Tight credit: Consumer lenders either have disappeared altogether or are offering credit on a much more restricted basis than before the downturn.. …

Fragile confidence:  Major consumer-confidence indexes have rebounded from their lowest levels during 2009 in the immediate aftermath of the recession, but they remain below the levels that prevailed just as the recession began in late 2008 …

Looming reversal of stimulus:  The Federal Reserve has explored options to “exit” its extraordinarily accommodative monetary policy, while Congress and the president agree that budget consolidation is necessary in the not-too-distant future. In both cases, a tightening of policy measures represents a withdrawal of support for household incomes and wealth and, therefore, consumer spending.”

Individually, any of the five obstacles noted above might be surmountable. But combined, these contractionary forces make the outlook for broad-based consumer spending growth challenging. To be sure, some households weathered the economic and financial storms well, but we can’t count on these fortunate few to step up their spending sufficiently to offset the lost spending caused by declines in wealth, income, access to credit, confidence and government support.”   (“Don’t Expect Consumer Spending To Be the Engine of Economic Growth It Once Was”, William R. Emmons, The Regional Economist |via The Big Picture

Emmons offers a bleak, but realistic assessment of our present predicament. There’s really no way the US economy can rebound without a dramatic reversal in the current fiscal policy.
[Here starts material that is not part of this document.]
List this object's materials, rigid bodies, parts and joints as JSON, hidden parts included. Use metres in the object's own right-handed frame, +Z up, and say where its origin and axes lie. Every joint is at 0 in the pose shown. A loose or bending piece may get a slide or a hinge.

Most Americans appear to grasp this point which is why survey after survey show that the majority think the country is “on the wrong track”. The public’s frustration with Congress -(whose public approval rating is at all-time lows) is reflected in growing pessimism which is affecting their spending habits. This is completely normal, given that most middle income working people do not expect their financial situation to improve in the next year. Lower expectations mean more penny pinching, fewer job openings, skimpy net investment, and sluggish growth.  That’s the future in a nutshell.
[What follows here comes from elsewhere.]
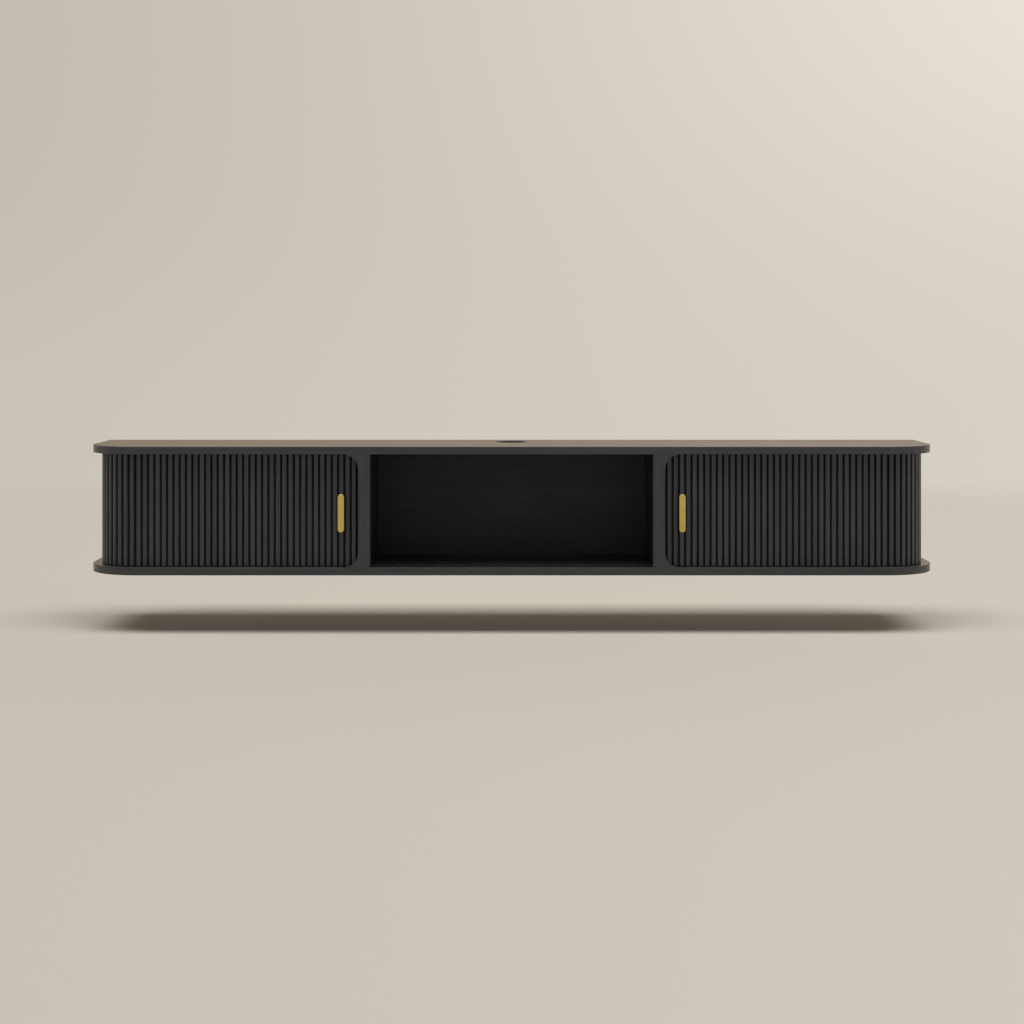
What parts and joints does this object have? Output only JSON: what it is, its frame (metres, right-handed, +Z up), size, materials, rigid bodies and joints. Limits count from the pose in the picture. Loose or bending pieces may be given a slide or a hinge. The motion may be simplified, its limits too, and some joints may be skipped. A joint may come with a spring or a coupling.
{
  "type": "floating media console",
  "caption": "Long wall-hung console: open centre bay between cupboards whose slatted tambour doors slide round the rounded ends.",
  "frame": {"origin": "on the wall plane, at the middle of the line of wall-screw holes", "axes": "+X to the right seen from the room, +Y into the wall, +Z up"},
  "size_m": [2, 0.3, 0.3],
  "materials": {
    "panel_veneer": "black-stained veneer with a satin lacquer",
    "front_wood": "black-stained wood, satin",
    "slat_wood": "black-stained wood slats, matt",
    "inner_wood": "black-stained board, matt",
    "bare_wood": "unfinished hardwood and plywood",
    "curtain_cloth": "black woven backing cloth",
    "handle_brass": "satin brass",
    "screw_steel": "black zinc-plated steel",
    "bumper_rubber": "soft black rubber",
    "grommet_plastic": "black moulded plastic"
  },
  "bodies": {
    "carcass": {"back_panel": "inner_wood", "bottom_panel": "panel_veneer", "cabinet_cleat": "bare_wood", "cable_grommet": "grommet_plastic", "left_divider": "inner_wood", "left_door_bumpers": "bumper_rubber", "left_end_cloth": "curtain_cloth", "left_end_slats": "slat_wood", "left_false_back": "inner_wood", "left_front_cloth": "curtain_cloth", "left_front_slats": "slat_wood", "left_inner_end": "inner_wood", "left_rear_post": "inner_wood", "left_stile": "front_wood", "left_stop_rail": "inner_wood", "lock_screws": "screw_steel", "lower_spacer": "bare_wood", "right_divider": "inner_wood", "right_door_bumpers": "bumper_rubber", "right_end_cloth": "curtain_cloth", "right_end_slats": "slat_wood", "right_false_back": "inner_wood", "right_front_cloth": "curtain_cloth", "right_front_slats": "slat_wood", "right_inner_end": "inner_wood", "right_rear_post": "inner_wood", "right_stile": "front_wood", "right_stop_rail": "inner_wood", "top_panel": "panel_veneer", "wall_cleat": "bare_wood"},
    "left_door": {"left_lead_slats": "slat_wood", "left_lead_cloth": "curtain_cloth", "left_handle": "handle_brass", "left_handle_screws": "screw_steel"},
    "right_door": {"right_lead_slats": "slat_wood", "right_lead_cloth": "curtain_cloth", "right_handle": "handle_brass", "right_handle_screws": "screw_steel"}
  },
  "joints": [
    {"name": "left_door_slide", "type": "slide", "parent": "carcass", "child": "left_door", "axis": [-1, 0, 0], "range_m": [0, 0.445], "deforming": ["left_front_slats", "left_front_cloth"]},
    {"name": "right_door_slide", "type": "slide", "parent": "carcass", "child": "right_door", "axis": [1, 0, 0], "range_m": [0, 0.445], "deforming": ["right_front_slats", "right_front_cloth"]}
  ]
}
It’s worth noting that the investor class will also pay a heavy price for the current misguided policy. Stocks have had an impressive  4-year run, but there are signs that the day of reckoning is fast approaching. Get a load of this from USA Today:

“A potential warning to stock investors: the fourth-quarter earnings pre-announcement season is shaping up to be the most negative on record.  In what seems like a major disconnect, the number of profit warnings relative to upbeat guidance is the widest it has ever been — at a time when the U.S. stock market is trading near record territory. The Standard & Poor’s 500 index notched a new closing high of 1809 Monday.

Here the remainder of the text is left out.